Frank_ The Voice - James Kaplan [299]
Was he going back to Rome with Ava?
He couldn’t say.
Did that mean Frank didn’t know, or he wouldn’t talk about it?
He couldn’t say.
So great was the strain that he came down with a miserable cold the next morning. And she, in her fury at him for descending on her, fell ill, too.
She shouted an obscenity, sneezing and smashing her fist into the pillow. Dominguín didn’t need a translation. And he understood when she explained she would have to go back to Rome with Sinatra. She would make sure he returned to America as soon as possible, then she would call for Luis Miguel to join her.
AVA GARDNER, SINATRA SILENT ON RECONCILIATION, read the December 30 wire-service headline, datelined Rome.
Actress Ava Gardner, in bed with the flu shortly after resuming housekeeping with husband Frank Sinatra, was reported “feeling much better today.”
A doctor said she probably would be able to leave her apartment to keep several appointments later today.
Miss Gardner went to bed yesterday several hours after she and Sinatra arrived in Rome from Madrid. He flew from the United States and followed her to Spain for Christmas, giving rise to reports of a reconciliation.
On arrival here, they went straight to the actress’ luxurious apartment on the fashionable Corso d’Italia, but neither would comment on whether she is abandoning her previously announced plans to get a divorce.
Reached by telephone, Sinatra gave no hint of love or romance. Asked about a reconciliation, he snapped:
“This doesn’t concern anyone but us. This is nobody’s business but our own.”

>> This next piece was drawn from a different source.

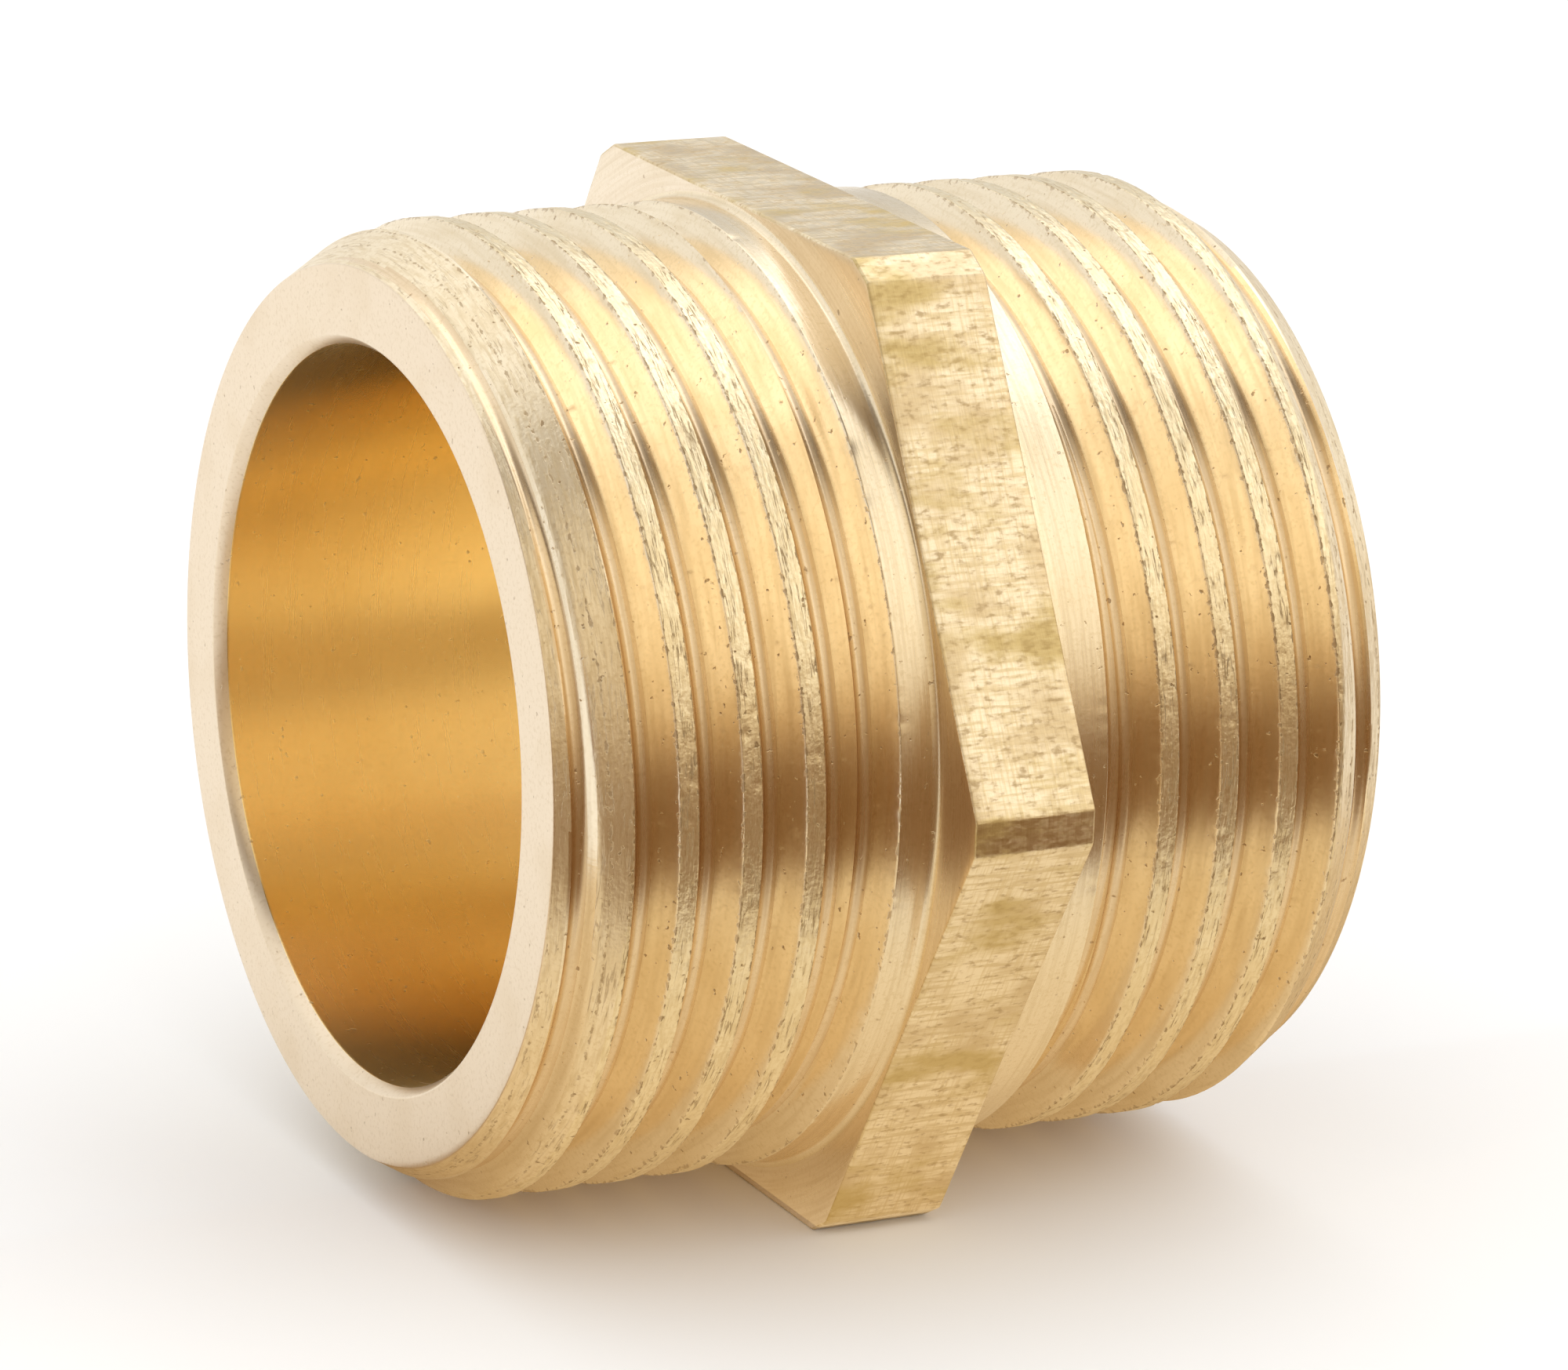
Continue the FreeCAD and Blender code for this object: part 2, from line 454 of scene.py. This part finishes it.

Twentieth Century Fox was frantically trying to keep Pink Tights alive. Monroe’s and Sinatra’s salaries were being paid week after week, but nothing was happening. Darryl F. Zanuck was struggling to keep the film on track, but both stars were out of town and preoccupied: Marilyn holed up in San Francisco with the man she was about to marry, Joe DiMaggio; Frank in Rome, “trying to work things out” with his wife, as he kept cabling Fox.
With the press camped outside, Frank and Ava spent three days sequestered in her apartment, drinking, talking, shouting (not quite as loudly as they used to), even taking a shot at making up, without much success. She told him apologetically that she still felt like shit—but they both knew her health had nothing to do with it.
Rome, December 29, 1953. Sick, miserable, and about to be a couple no more. (photo credit 38.2)
They threw a New Year’s Eve party—Ava’s idea—at the Via Veneto cabaret run by Cole Porter’s legendary muse Bricktop. Getting out of the apartment was a relief, as was being around other people—even if they barely knew the other guests: Eddie O’Brien and Rossano Brazzi plus some of the crew from her movie, dissolute Roman society nobs and equally dissolute expatriates and a few people from the embassy. Loud music, close quarters, lots of smoke; the usual requests for Frank to sing. He shook his head sadly. Sitting on his lap, Ava tried to cheer him up, amid the forced gaiety and phony sentimentality (1954! who knew what it would bring?). But when she and Frank kissed at the stroke of midnight, the tears running down her cheeks were quite real.
On Monday morning he sneaked off to the airport, leaving by a service entrance to avoid the reporters, and flew back to America alone.
39
Humphrey Bogart and Ava at a cocktail party for their film The Barefoot Contessa, Rome, early 1954. Frank was in Hollywood, 7,000 miles away, still pining for her. (photo credit 39.1)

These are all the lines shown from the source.